Go through the records line by line and work out how many lines hold the word "names". Answer with the number only.
===== Task inputs =====
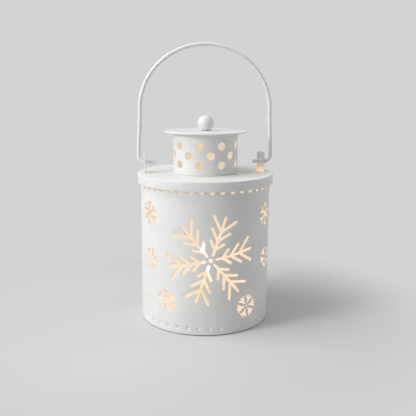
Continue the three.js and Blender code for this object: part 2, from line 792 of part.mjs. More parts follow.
=====
===== Task inputs =====
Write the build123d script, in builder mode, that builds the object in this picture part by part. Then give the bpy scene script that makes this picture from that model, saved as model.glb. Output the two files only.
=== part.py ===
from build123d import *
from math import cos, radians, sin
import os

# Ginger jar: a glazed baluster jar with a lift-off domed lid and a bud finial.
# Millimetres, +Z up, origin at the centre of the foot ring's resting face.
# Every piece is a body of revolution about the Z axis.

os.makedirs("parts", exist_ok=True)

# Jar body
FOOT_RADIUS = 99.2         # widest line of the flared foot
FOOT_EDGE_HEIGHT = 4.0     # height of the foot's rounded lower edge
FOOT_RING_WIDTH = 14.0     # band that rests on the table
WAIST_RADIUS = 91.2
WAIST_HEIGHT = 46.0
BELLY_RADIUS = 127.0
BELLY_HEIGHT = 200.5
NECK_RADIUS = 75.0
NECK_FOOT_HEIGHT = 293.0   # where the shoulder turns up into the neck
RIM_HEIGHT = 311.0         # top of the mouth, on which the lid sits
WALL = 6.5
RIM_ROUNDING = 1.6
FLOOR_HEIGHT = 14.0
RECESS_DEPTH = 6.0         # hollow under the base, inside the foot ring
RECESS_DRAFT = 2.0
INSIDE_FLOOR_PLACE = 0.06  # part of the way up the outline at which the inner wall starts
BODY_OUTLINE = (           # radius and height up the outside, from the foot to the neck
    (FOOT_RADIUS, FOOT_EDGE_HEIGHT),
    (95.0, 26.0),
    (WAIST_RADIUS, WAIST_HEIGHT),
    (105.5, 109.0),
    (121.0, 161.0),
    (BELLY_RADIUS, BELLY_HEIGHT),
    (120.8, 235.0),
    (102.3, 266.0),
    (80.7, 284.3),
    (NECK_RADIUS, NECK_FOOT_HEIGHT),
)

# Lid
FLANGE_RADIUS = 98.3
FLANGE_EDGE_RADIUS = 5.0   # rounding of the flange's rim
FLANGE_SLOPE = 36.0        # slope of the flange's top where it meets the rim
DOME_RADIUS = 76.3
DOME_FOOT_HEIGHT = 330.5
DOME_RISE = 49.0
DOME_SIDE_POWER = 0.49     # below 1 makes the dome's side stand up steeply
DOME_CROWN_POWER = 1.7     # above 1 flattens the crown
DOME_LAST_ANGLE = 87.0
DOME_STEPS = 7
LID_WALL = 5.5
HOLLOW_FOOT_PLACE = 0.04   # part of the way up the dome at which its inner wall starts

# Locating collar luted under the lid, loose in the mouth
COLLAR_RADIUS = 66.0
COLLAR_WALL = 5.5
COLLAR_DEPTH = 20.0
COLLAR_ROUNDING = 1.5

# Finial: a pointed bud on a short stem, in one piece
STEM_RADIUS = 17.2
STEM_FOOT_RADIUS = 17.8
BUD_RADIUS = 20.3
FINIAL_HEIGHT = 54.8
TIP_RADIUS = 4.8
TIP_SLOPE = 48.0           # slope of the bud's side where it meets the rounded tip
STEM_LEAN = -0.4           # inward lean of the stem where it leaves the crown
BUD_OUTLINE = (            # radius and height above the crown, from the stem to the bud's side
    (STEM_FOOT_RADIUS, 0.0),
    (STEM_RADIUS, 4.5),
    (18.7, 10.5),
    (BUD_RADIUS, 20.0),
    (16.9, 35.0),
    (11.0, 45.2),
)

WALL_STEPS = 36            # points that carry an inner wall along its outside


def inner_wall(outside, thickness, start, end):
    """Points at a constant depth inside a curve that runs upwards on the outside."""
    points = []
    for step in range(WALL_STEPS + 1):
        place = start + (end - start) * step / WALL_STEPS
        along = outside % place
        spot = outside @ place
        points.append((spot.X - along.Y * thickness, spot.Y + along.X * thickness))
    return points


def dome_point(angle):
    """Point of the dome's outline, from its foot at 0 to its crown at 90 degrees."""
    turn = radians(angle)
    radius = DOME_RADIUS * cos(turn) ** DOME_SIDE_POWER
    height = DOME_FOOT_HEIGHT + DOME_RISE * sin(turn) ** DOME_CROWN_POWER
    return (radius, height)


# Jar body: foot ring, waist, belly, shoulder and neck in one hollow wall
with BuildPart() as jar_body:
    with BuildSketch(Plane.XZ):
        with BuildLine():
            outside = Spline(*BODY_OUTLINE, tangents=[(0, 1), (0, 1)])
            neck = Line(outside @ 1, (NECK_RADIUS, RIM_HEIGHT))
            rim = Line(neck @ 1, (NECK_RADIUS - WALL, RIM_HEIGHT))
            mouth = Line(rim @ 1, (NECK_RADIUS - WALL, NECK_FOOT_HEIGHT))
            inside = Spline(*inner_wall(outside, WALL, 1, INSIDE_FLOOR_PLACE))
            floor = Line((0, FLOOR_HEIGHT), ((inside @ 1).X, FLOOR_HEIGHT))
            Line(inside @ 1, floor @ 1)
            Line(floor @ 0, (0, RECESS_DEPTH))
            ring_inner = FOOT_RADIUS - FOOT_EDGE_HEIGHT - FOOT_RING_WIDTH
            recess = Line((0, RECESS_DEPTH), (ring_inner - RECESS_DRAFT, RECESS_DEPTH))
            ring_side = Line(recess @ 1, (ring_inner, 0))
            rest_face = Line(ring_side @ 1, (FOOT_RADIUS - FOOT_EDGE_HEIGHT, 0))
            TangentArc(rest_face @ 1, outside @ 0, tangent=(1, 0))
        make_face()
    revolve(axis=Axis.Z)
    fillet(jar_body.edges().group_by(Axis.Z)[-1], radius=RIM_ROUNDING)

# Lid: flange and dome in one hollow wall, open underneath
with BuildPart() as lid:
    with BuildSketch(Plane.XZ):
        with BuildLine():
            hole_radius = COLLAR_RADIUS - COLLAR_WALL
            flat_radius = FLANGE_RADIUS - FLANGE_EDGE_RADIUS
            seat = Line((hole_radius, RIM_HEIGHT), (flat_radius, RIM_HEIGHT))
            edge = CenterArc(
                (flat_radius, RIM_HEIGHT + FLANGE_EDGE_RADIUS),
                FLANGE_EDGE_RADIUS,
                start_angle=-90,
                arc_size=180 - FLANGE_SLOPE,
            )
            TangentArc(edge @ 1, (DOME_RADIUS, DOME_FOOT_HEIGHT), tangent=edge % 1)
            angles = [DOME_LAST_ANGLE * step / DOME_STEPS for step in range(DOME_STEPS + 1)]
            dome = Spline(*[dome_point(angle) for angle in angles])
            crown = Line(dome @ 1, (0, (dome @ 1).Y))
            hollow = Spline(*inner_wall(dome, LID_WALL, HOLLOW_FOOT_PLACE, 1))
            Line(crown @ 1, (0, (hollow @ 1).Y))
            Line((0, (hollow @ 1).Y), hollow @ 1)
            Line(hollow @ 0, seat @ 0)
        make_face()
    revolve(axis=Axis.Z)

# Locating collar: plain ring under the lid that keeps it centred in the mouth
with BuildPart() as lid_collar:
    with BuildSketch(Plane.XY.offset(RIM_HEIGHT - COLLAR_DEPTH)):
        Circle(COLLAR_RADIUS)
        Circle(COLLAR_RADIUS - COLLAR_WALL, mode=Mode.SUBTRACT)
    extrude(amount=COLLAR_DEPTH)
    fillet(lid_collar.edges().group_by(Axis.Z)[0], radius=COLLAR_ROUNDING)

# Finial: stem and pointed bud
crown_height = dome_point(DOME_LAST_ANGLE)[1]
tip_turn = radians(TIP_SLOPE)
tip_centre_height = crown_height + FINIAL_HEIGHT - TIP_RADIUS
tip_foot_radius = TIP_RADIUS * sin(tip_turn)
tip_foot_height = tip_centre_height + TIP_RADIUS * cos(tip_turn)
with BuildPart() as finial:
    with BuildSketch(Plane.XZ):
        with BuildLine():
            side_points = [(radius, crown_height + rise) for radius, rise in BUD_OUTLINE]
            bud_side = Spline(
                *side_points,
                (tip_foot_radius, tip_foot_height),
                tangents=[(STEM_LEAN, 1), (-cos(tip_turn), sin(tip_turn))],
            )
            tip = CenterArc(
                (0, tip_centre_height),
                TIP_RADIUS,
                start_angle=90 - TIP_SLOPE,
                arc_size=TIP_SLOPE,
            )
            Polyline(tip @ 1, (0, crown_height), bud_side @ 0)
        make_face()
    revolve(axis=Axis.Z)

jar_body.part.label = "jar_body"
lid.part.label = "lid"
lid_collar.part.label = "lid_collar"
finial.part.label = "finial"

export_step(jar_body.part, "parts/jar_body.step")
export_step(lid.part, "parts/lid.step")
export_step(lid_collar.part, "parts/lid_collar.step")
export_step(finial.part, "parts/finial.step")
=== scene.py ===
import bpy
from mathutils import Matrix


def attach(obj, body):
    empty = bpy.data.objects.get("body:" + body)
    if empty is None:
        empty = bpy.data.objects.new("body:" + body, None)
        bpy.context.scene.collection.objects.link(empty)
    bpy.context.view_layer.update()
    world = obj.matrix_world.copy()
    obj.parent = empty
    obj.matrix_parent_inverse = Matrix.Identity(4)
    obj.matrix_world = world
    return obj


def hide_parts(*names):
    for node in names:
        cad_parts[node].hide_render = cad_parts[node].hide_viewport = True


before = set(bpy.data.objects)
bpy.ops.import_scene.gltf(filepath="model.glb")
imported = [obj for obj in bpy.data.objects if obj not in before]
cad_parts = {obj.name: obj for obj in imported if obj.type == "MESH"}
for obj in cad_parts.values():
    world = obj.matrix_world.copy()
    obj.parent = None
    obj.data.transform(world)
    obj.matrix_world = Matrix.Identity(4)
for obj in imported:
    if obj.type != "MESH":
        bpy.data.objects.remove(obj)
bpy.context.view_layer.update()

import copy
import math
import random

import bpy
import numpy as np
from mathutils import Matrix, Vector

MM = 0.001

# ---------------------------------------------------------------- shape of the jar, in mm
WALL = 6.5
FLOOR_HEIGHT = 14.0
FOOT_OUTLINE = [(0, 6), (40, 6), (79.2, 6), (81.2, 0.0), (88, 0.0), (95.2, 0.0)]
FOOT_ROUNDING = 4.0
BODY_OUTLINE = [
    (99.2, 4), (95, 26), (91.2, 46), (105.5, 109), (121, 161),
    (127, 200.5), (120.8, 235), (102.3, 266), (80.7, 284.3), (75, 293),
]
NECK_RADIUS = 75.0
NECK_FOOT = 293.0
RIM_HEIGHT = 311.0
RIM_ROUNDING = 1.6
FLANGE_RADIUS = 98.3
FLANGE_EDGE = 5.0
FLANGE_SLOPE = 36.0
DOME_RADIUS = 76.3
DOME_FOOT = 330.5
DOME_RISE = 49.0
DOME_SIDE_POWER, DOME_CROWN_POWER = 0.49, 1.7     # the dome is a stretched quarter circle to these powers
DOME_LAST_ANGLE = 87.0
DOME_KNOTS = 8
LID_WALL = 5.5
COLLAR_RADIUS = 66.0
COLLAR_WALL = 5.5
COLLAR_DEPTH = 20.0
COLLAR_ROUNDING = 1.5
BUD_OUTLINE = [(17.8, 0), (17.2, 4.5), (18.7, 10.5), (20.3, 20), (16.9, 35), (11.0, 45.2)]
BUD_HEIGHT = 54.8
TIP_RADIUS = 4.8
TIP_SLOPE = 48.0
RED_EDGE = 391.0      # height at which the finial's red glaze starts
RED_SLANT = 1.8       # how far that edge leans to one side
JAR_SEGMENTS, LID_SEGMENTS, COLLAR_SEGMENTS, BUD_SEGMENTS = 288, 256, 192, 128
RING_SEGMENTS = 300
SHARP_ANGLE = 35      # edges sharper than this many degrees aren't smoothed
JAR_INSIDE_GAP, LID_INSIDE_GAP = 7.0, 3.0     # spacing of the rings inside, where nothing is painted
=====
===== Task inputs =====
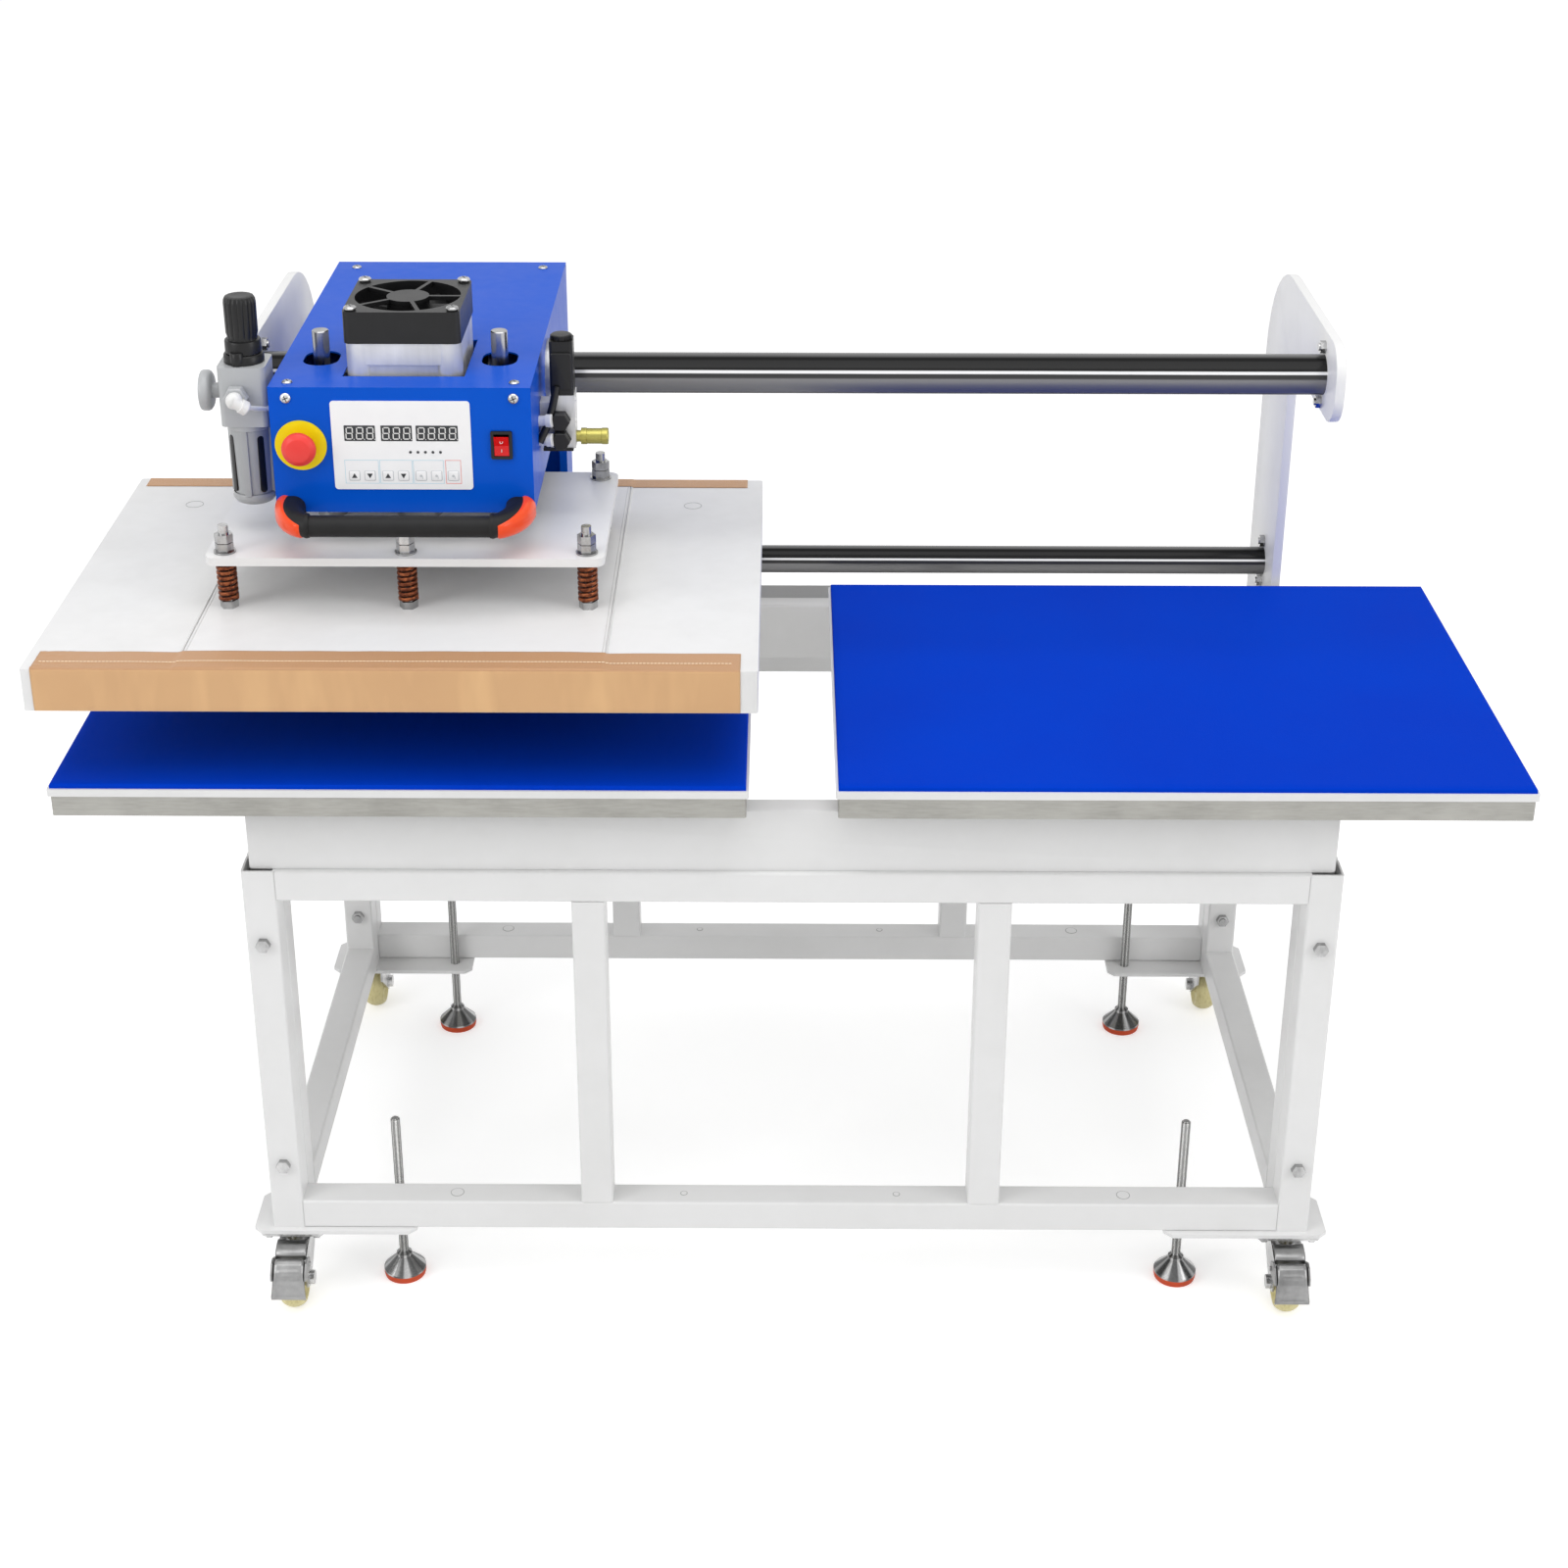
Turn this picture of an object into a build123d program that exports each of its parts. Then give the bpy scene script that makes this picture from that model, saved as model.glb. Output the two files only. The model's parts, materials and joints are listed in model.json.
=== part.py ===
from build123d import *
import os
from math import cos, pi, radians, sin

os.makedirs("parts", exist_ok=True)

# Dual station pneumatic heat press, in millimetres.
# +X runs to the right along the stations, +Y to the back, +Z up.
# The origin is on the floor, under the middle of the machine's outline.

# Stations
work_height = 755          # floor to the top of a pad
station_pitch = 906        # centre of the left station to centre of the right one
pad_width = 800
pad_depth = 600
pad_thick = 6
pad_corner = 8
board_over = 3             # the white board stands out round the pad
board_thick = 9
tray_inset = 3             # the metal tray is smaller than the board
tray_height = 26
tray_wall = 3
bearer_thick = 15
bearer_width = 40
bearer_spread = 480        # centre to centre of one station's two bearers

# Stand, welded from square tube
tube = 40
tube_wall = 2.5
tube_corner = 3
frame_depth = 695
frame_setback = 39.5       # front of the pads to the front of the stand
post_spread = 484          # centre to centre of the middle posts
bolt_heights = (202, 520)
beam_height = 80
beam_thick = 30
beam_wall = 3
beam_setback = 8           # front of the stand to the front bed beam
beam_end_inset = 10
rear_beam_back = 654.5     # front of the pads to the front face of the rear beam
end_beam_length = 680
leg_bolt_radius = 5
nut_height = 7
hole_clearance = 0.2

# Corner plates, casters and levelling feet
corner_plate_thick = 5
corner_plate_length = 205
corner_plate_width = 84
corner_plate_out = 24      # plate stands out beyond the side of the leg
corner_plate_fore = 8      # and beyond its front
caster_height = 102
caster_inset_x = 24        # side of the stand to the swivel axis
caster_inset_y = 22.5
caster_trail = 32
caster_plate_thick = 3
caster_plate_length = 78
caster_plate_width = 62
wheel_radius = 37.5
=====
Full output: 2